• [Given problem] The required output consists solely of the lines from the line containing "imported = [obj" through the end of the records, copied exactly.

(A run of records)
◇ ◇ ◇ ◇ ◇ ◇ ◇

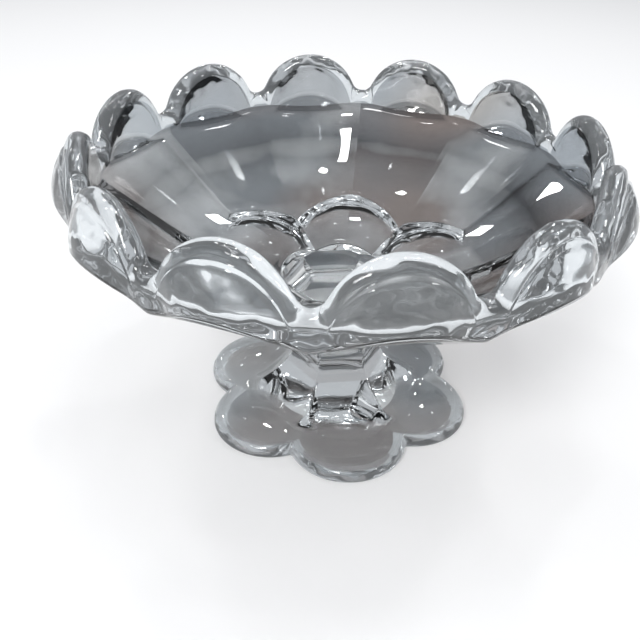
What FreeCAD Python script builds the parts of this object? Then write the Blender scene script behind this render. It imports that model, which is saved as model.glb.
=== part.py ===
import FreeCAD, Part
import math
import os

os.makedirs("parts", exist_ok=True)

# A heavy pressed-glass bowl on a short six-sided stem and a six-petal foot, for floating candles.
# Millimetres, +Z up, origin at the middle of the foot's flat underside.
# Azimuths are from +Y toward +X. Rim valleys stand at 0, 30, 60 ... and the petals halfway between.

# Counts, and the turn of the foot against the bowl
RIM_PETALS = 12
FLOOR_PRINTS = 6
FOOT_PETALS = 6
FOOT_TURN = 14.0

# Heights at which the three pieces meet
STEM_SEAT_HEIGHT = 21.0
STEM_LENGTH = 36.0
BOWL_SEAT_HEIGHT = STEM_SEAT_HEIGHT + STEM_LENGTH

# Inside: a small flat, a wide floor arc and a straight cone up to the petals
FLOOR_THICKNESS = 13.5
FLOOR_HEIGHT = BOWL_SEAT_HEIGHT + FLOOR_THICKNESS
FLOOR_FLAT_RADIUS = 10.0
FLOOR_ARC_RADIUS = 119.0
WALL_SLOPE = 35.0

# Outside: twelve hollow flutes that meet in crisp ridges, one under each valley
WALL_THICKNESS = 10.0
FLUTE_HOLLOW_ANGLE = 0.6

# Rim petals: round lobes with a bead for an edge, flat inside and domed outside
PETAL_RADIUS = 24.6
PETAL_RISE = 42.5
PETAL_HEIGHT = FLOOR_HEIGHT + PETAL_RISE
PETAL_RING_RADIUS = 107.0
PETAL_BEAD_RADIUS = 4.5
PETAL_DOME_DEPTH = 12.5

# Ring of glass between the petals, seen as the valleys of the rim
VALLEY_RISE = 5.9
VALLEY_HEIGHT = PETAL_HEIGHT + VALLEY_RISE
VALLEY_INSET = 2.7
VALLEY_INNER_RADIUS = PETAL_RING_RADIUS - VALLEY_INSET
VALLEY_WIDTH = 8.2

# Round prints pressed into the underside of the floor, round a plain boss
PRINT_RADIUS = 43.8
PRINT_RING_RADIUS = 56.0
PRINT_GLASS_THICKNESS = 5.4
BOSS_RADIUS = 28.0

# Stem: six concave facets, whose curve runs on into the scoops of the foot
STEM_WAIST_APOTHEM = 17.7
STEM_WAIST_RISE = 13.6
STEM_WAIST_HEIGHT = STEM_SEAT_HEIGHT + STEM_WAIST_RISE
STEM_CURVE_RADIUS = 30.9

# Foot: six round petals with a scoop in each
FOOT_PETAL_RADIUS = 27.5
FOOT_PETAL_RING_RADIUS = 38.5
FOOT_THICKNESS = 6.5
FOOT_BEVEL = 1.8
SCOOP_SIDE_RADIUS = 70.7
HUB_MARGIN = 0.5
HUB_FOOT_RADIUS = 50.0

# Length by which cutters and blanks run past what they meet
OVERRUN = 20.0

# Rounds are cut as short flats, at these angles or shares of each arc, to keep the mesh light
FLOOR_SHARES = (0, 0.33, 0.67, 1)
BEAD_ANGLES = (180, 135, 90)
DOME_SHARES = (0.4,)
VALLEY_ANGLES = (0, 60, 120, 180)
PRINT_ANGLES = (78, 58, 37)
SCOOP_ANGLES = (180, 210, 235, 258, 280, 305, 360)

Z_AXIS = FreeCAD.Vector(0, 0, 1)
Y_AXIS = FreeCAD.Vector(0, 1, 0)
ORIGIN = FreeCAD.Vector(0, 0, 0)


def point(radius, height):
    """A point of a meridian profile, drawn on the +Y side."""
    return FreeCAD.Vector(0, radius, height)


def line(start, end):
    return Part.LineSegment(start, end).toShape()


def closed_lines(points):
    return [line(start, end) for start, end in zip(points, points[1:] + points[:1])]


def points_on_arc(centre, radius, angles):
    """Points of a meridian arc at angles counted from outward, over up, to inward."""
    return [centre + point(radius * math.cos(math.radians(angle)),
                           radius * math.sin(math.radians(angle))) for angle in angles]


def spun(edges, base=ORIGIN, axis=Z_AXIS):
    """The solid that a closed profile makes when it turns once round an axis."""
    face = Part.Face(Part.Wire(Part.__sortEdges__(edges)))
    return face.revolve(base, axis, 360)


def ring_of(shape, count, first=0.0):
    """Copies of a shape evenly round the vertical axis, the first one at this azimuth."""
    copies = []
    for index in range(count):
        copy = shape.copy()
        copy.rotate(ORIGIN, Z_AXIS, -(first + index * 360.0 / count))
        copies.append(copy)
    return copies


def joined(shapes):
    return shapes[0].multiFuse(shapes[1:]).removeSplitter()


def cut_in_turn(shape, cutters):
    """Cut by one cutter after another, which stays quick where the cutters overlap."""
    for cutter in cutters:
        shape = shape.cut(cutter)
    return shape


def floor_points():
    """The inside's meridian, from the edge of the small flat to the foot of the wall's cone."""
    centre = point(FLOOR_FLAT_RADIUS, FLOOR_HEIGHT + FLOOR_ARC_RADIUS)
    return points_on_arc(centre, FLOOR_ARC_RADIUS, [share * WALL_SLOPE - 90 for share in FLOOR_SHARES])


def ridge_apex():
    """The point on the axis where the ridges would meet, one wall thickness below the inside."""
    wall_foot = floor_points()[-1]
    slope = math.radians(WALL_SLOPE)
    return point(0, wall_foot.z - wall_foot.y * math.tan(slope) - WALL_THICKNESS / math.cos(slope))


def make_cavity():
    """The space inside the bowl: floor, cone, then twelve flat faces as the petals' insides."""
    floor = floor_points()
    rise = (VALLEY_INNER_RADIUS - floor[-1].y) * math.tan(math.radians(WALL_SLOPE))
    rim = point(VALLEY_INNER_RADIUS, floor[-1].z + rise)
    top = PETAL_HEIGHT + PETAL_RADIUS + OVERRUN
    turned = spun(closed_lines([point(0, FLOOR_HEIGHT)] + floor
                               + [rim, point(rim.y, top), point(0, top)]))
    corner_radius = (PETAL_RING_RADIUS - PETAL_BEAD_RADIUS) / math.cos(math.pi / RIM_PETALS)
    turns = [2 * math.pi * index / RIM_PETALS for index in range(RIM_PETALS)]
    corners = [FreeCAD.Vector(corner_radius * math.sin(turn), corner_radius * math.cos(turn), 0)
               for turn in turns]
    prism = Part.Face(Part.makePolygon(corners + corners[:1])).extrude(Z_AXIS * top)
    return turned.common(prism)


def make_blank():
    """Wall, floor and valley ring as one turned solid, before anything is pressed into it."""
    round_radius = VALLEY_WIDTH / 2
    crest = point(VALLEY_INNER_RADIUS + round_radius, VALLEY_HEIGHT - round_radius)
    outline = [point(0, BOWL_SEAT_HEIGHT), point(VALLEY_INNER_RADIUS + VALLEY_WIDTH, BOWL_SEAT_HEIGHT)]
    outline += points_on_arc(crest, round_radius, VALLEY_ANGLES)
    outline.append(point(0, FLOOR_HEIGHT))
    return spun(closed_lines(outline))


def make_petal():
    """One rim petal, turned about its own radial axis: flat inside, bead edge, domed outside."""
    bead_ring = PETAL_RADIUS - PETAL_BEAD_RADIUS
    chord = PETAL_DOME_DEPTH ** 2 + bead_ring ** 2 - PETAL_BEAD_RADIUS ** 2
    dome = chord / (2 * (PETAL_DOME_DEPTH - PETAL_BEAD_RADIUS))
    lean = math.degrees(math.atan2(bead_ring, dome - PETAL_DOME_DEPTH))
    bead_centre = point(PETAL_RING_RADIUS, PETAL_HEIGHT + bead_ring)
    bead = points_on_arc(bead_centre, PETAL_BEAD_RADIUS, BEAD_ANGLES + (lean,))
    dome_centre = point(PETAL_RING_RADIUS + PETAL_DOME_DEPTH - dome, PETAL_HEIGHT)
    domed = points_on_arc(dome_centre, dome, [share * lean for share in DOME_SHARES])
    inside = point(PETAL_RING_RADIUS - PETAL_BEAD_RADIUS, PETAL_HEIGHT)
    crown = point(domed[-1].y, PETAL_HEIGHT)
    return spun(closed_lines([inside] + bead + domed + [crown]), inside, Y_AXIS)


def make_flute():
    """Cutter for one flute: a wide cone from the ridges' apex that touches two ridges."""
    ridge = math.radians(WALL_SLOPE)
    half_pitch = math.pi / RIM_PETALS
    flat = math.atan(math.tan(ridge) / math.cos(half_pitch))
    middle = flat + math.radians(FLUTE_HOLLOW_ANGLE)
    tilt = math.atan((math.cos(ridge) * math.cos(half_pitch) - math.cos(middle))
                     / (math.sin(middle) - math.sin(ridge)))
    half_angle = middle - tilt
    length = PETAL_RING_RADIUS + PETAL_DOME_DEPTH + OVERRUN
    return Part.makeCone(0, length * math.tan(half_angle), length,
                         ridge_apex(), point(math.cos(tilt), math.sin(tilt)))


def make_print():
    """Cutter for one round print: a blunt dome, rounded by short flats."""
    sunk = math.sqrt(FLOOR_ARC_RADIUS ** 2 - (PRINT_RING_RADIUS - FLOOR_FLAT_RADIUS) ** 2)
    top = FLOOR_HEIGHT + FLOOR_ARC_RADIUS - sunk - PRINT_GLASS_THICKNESS
    centre = point(0, top - PRINT_RADIUS)
    dome = points_on_arc(centre, PRINT_RADIUS, PRINT_ANGLES)
    shape = spun(closed_lines([point(0, dome[0].z)] + dome + [point(dome[-1].y, 0), ORIGIN]))
    shape.translate(point(PRINT_RING_RADIUS, 0))
    return shape


def make_bowl():
    half_pitch = 180.0 / RIM_PETALS
    body = joined([make_blank()] + ring_of(make_petal(), RIM_PETALS, half_pitch))
    body = cut_in_turn(body, ring_of(make_flute(), RIM_PETALS, half_pitch))
    body = cut_in_turn(body, ring_of(make_print(), FLOOR_PRINTS))
    boss = Part.makeCylinder(BOSS_RADIUS, FLOOR_THICKNESS, point(0, BOWL_SEAT_HEIGHT))
    return joined([body, boss]).cut(make_cavity())


def make_stem():
    """Six concave facets, from the foot's hub up to the seat under the bowl."""
    blank = Part.makeCylinder(BOSS_RADIUS, STEM_LENGTH, point(0, STEM_SEAT_HEIGHT))
    length = 2 * (BOSS_RADIUS + OVERRUN)
    start = FreeCAD.Vector(-length / 2, STEM_WAIST_APOTHEM + STEM_CURVE_RADIUS, STEM_WAIST_HEIGHT)
    facet = Part.makeCylinder(STEM_CURVE_RADIUS, length, start, FreeCAD.Vector(1, 0, 0))
    return blank.cut(ring_of(facet, FOOT_PETALS, -FOOT_TURN))


def make_scoop():
    """Cutter for one foot petal: the stem's curve, swung sideways about a high radial axis."""
    centre = point(STEM_WAIST_APOTHEM + STEM_CURVE_RADIUS, STEM_WAIST_HEIGHT)
    curve = points_on_arc(centre, STEM_CURVE_RADIUS, SCOOP_ANGLES)
    axis_height = STEM_WAIST_HEIGHT - STEM_CURVE_RADIUS + SCOOP_SIDE_RADIUS
    near_top = point(curve[0].y, axis_height)
    far_top = point(curve[-1].y, axis_height)
    return spun(closed_lines(curve + [far_top, near_top]), near_top, Y_AXIS)


def make_foot():
    lobe = Part.makeCylinder(FOOT_PETAL_RADIUS, FOOT_THICKNESS, point(FOOT_PETAL_RING_RADIUS, 0))
    web = Part.makeCylinder(FOOT_PETAL_RING_RADIUS, FOOT_THICKNESS)
    plate = joined(ring_of(lobe, FOOT_PETALS, -FOOT_TURN) + [web])
    top = [edge for edge in plate.Edges if edge.BoundBox.ZMin > FOOT_THICKNESS / 2]
    plate = plate.makeChamfer(FOOT_BEVEL, top)
    waist_drop = math.sqrt(STEM_CURVE_RADIUS ** 2 - STEM_WAIST_RISE ** 2)
    stem_apothem = STEM_WAIST_APOTHEM + STEM_CURVE_RADIUS - waist_drop
    hub_top_radius = stem_apothem / math.cos(math.pi / FOOT_PETALS) + HUB_MARGIN
    hub = Part.makeCone(HUB_FOOT_RADIUS, hub_top_radius, STEM_SEAT_HEIGHT)
    return cut_in_turn(joined([plate, hub]), ring_of(make_scoop(), FOOT_PETALS, -FOOT_TURN))


for name, shape in (("bowl", make_bowl()), ("stem", make_stem()), ("foot", make_foot())):
    if len(shape.Solids) != 1 or not shape.isValid():
        raise SystemExit(f"{name}: {len(shape.Solids)} solids, valid {shape.isValid()}")
    shape.Solids[0].exportStep(f"parts/{name}.step")
    print(f"{name}: volume {shape.Volume / 1000:.0f} cm3, {len(shape.Faces)} faces")
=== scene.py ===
import math

import bpy
import numpy as np
from mathutils import Matrix, Vector


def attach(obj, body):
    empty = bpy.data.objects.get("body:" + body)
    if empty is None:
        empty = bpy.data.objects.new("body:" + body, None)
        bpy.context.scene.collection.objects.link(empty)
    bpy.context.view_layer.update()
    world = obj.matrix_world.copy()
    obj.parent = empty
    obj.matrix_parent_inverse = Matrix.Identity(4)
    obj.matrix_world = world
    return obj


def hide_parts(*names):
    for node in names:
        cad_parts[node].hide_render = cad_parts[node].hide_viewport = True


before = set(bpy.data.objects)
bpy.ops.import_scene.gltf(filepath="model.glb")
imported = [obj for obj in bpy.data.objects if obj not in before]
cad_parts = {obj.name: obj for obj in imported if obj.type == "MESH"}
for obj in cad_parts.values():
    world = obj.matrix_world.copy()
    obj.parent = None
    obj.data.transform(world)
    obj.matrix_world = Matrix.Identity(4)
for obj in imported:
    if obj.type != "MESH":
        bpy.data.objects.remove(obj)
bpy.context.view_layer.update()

# A clear pressed-glass bowl on its stem and foot. The pressed surfaces are drawn here again from
# the CAD's own sizes, with the small rounds that molten glass keeps. Lengths are in metres.

MM = 0.001
TINY = 0.001 * MM

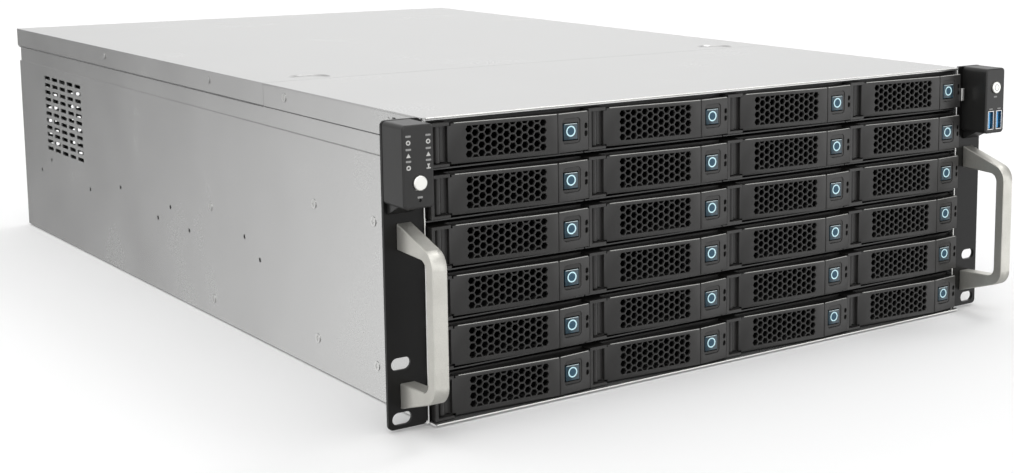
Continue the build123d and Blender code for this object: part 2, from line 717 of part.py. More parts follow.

◇ ◇ ◇ ◇ ◇ ◇ ◇

• [Output below]
imported = [obj for obj in bpy.data.objects if obj not in before]
cad_parts = {obj.name: obj for obj in imported if obj.type == "MESH"}
for obj in cad_parts.values():
    world = obj.matrix_world.copy()
    obj.parent = None
    obj.data.transform(world)
    obj.matrix_world = Matrix.Identity(4)
for obj in imported:
    if obj.type != "MESH":
        bpy.data.objects.remove(obj)
bpy.context.view_layer.update()

# A clear pressed-glass bowl on its stem and foot. The pressed surfaces are drawn here again from
# the CAD's own sizes, with the small rounds that molten glass keeps. Lengths are in metres.

MM = 0.001
TINY = 0.001 * MM

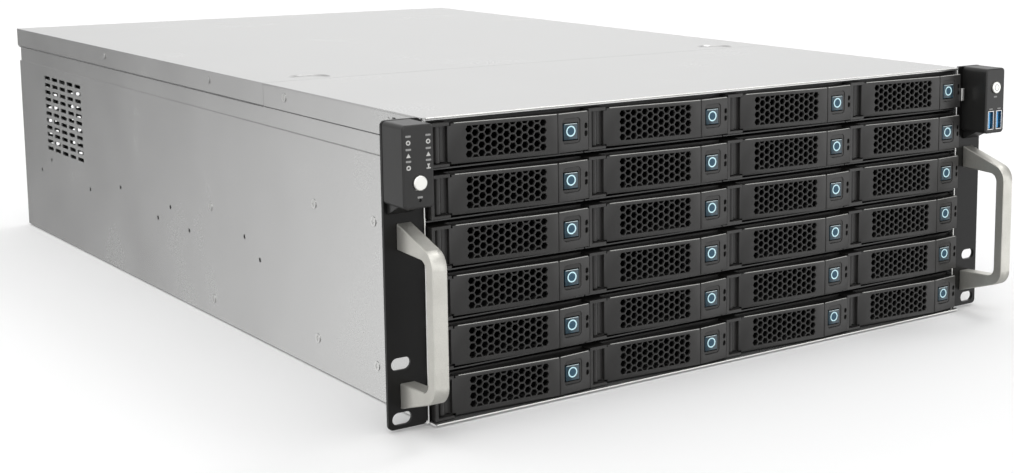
Continue the build123d and Blender code for this object: part 2, from line 717 of part.py. More parts follow.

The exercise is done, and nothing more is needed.